#### [Instruction]
Output every line of the data exactly as it appears.

++++++++++

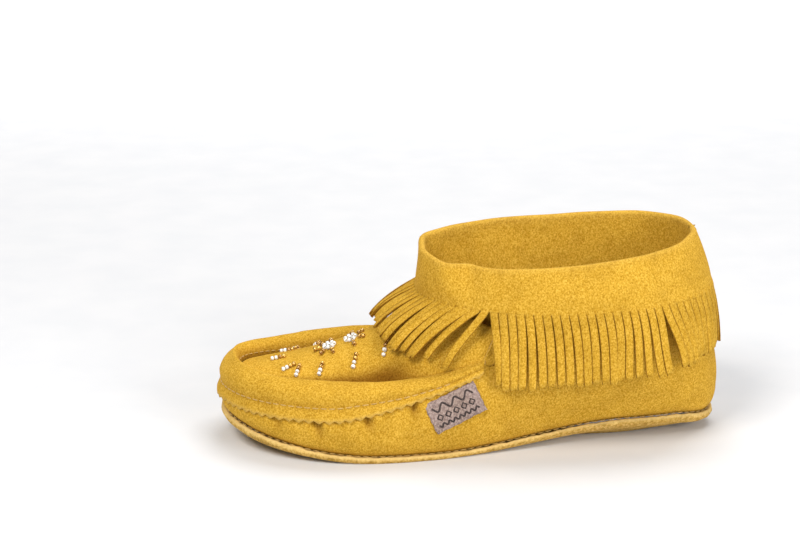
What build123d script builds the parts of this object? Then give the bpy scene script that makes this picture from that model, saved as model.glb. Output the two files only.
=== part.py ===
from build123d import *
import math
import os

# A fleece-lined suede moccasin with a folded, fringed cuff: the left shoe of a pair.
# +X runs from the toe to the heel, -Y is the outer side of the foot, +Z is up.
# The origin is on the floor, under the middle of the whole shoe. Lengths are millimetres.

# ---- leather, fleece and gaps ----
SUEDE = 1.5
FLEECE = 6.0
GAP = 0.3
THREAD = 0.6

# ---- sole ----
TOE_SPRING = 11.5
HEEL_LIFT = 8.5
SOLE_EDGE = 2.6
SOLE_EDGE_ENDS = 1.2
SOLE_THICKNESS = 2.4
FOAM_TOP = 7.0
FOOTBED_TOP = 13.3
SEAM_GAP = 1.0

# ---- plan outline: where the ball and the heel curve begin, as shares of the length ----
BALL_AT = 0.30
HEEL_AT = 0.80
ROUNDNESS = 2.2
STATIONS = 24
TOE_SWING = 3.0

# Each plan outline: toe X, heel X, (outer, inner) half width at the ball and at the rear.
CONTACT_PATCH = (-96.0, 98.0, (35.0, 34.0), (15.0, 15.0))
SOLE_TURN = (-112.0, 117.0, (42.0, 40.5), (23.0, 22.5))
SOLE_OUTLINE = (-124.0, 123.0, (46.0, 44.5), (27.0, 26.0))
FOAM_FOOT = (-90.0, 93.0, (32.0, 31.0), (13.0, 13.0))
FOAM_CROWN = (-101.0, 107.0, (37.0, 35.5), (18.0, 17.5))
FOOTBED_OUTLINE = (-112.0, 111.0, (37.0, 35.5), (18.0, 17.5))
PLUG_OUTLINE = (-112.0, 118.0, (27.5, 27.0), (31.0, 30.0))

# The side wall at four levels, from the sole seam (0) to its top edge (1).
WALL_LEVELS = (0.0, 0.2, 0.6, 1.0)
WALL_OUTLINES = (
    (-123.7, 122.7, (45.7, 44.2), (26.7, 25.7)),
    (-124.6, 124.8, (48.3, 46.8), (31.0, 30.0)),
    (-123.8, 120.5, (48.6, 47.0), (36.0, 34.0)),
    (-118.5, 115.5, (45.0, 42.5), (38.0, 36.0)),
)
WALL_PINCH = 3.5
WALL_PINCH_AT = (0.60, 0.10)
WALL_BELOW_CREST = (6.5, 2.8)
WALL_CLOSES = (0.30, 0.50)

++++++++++

#### [Expected output]
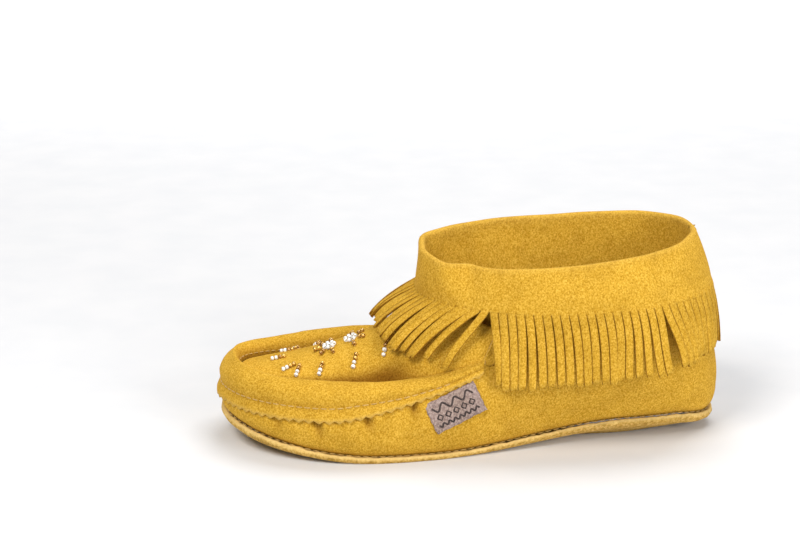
What build123d script builds the parts of this object? Then give the bpy scene script that makes this picture from that model, saved as model.glb. Output the two files only.
=== part.py ===
from build123d import *
import math
import os

# A fleece-lined suede moccasin with a folded, fringed cuff: the left shoe of a pair.
# +X runs from the toe to the heel, -Y is the outer side of the foot, +Z is up.
# The origin is on the floor, under the middle of the whole shoe. Lengths are millimetres.

# ---- leather, fleece and gaps ----
SUEDE = 1.5
FLEECE = 6.0
GAP = 0.3
THREAD = 0.6

# ---- sole ----
TOE_SPRING = 11.5
HEEL_LIFT = 8.5
SOLE_EDGE = 2.6
SOLE_EDGE_ENDS = 1.2
SOLE_THICKNESS = 2.4
FOAM_TOP = 7.0
FOOTBED_TOP = 13.3
SEAM_GAP = 1.0

# ---- plan outline: where the ball and the heel curve begin, as shares of the length ----
BALL_AT = 0.30
HEEL_AT = 0.80
ROUNDNESS = 2.2
STATIONS = 24
TOE_SWING = 3.0

# Each plan outline: toe X, heel X, (outer, inner) half width at the ball and at the rear.
CONTACT_PATCH = (-96.0, 98.0, (35.0, 34.0), (15.0, 15.0))
SOLE_TURN = (-112.0, 117.0, (42.0, 40.5), (23.0, 22.5))
SOLE_OUTLINE = (-124.0, 123.0, (46.0, 44.5), (27.0, 26.0))
FOAM_FOOT = (-90.0, 93.0, (32.0, 31.0), (13.0, 13.0))
FOAM_CROWN = (-101.0, 107.0, (37.0, 35.5), (18.0, 17.5))
FOOTBED_OUTLINE = (-112.0, 111.0, (37.0, 35.5), (18.0, 17.5))
PLUG_OUTLINE = (-112.0, 118.0, (27.5, 27.0), (31.0, 30.0))

# The side wall at four levels, from the sole seam (0) to its top edge (1).
WALL_LEVELS = (0.0, 0.2, 0.6, 1.0)
WALL_OUTLINES = (
    (-123.7, 122.7, (45.7, 44.2), (26.7, 25.7)),
    (-124.6, 124.8, (48.3, 46.8), (31.0, 30.0)),
    (-123.8, 120.5, (48.6, 47.0), (36.0, 34.0)),
    (-118.5, 115.5, (45.0, 42.5), (38.0, 36.0)),
)
WALL_PINCH = 3.5
WALL_PINCH_AT = (0.60, 0.10)
WALL_BELOW_CREST = (6.5, 2.8)
WALL_CLOSES = (0.30, 0.50)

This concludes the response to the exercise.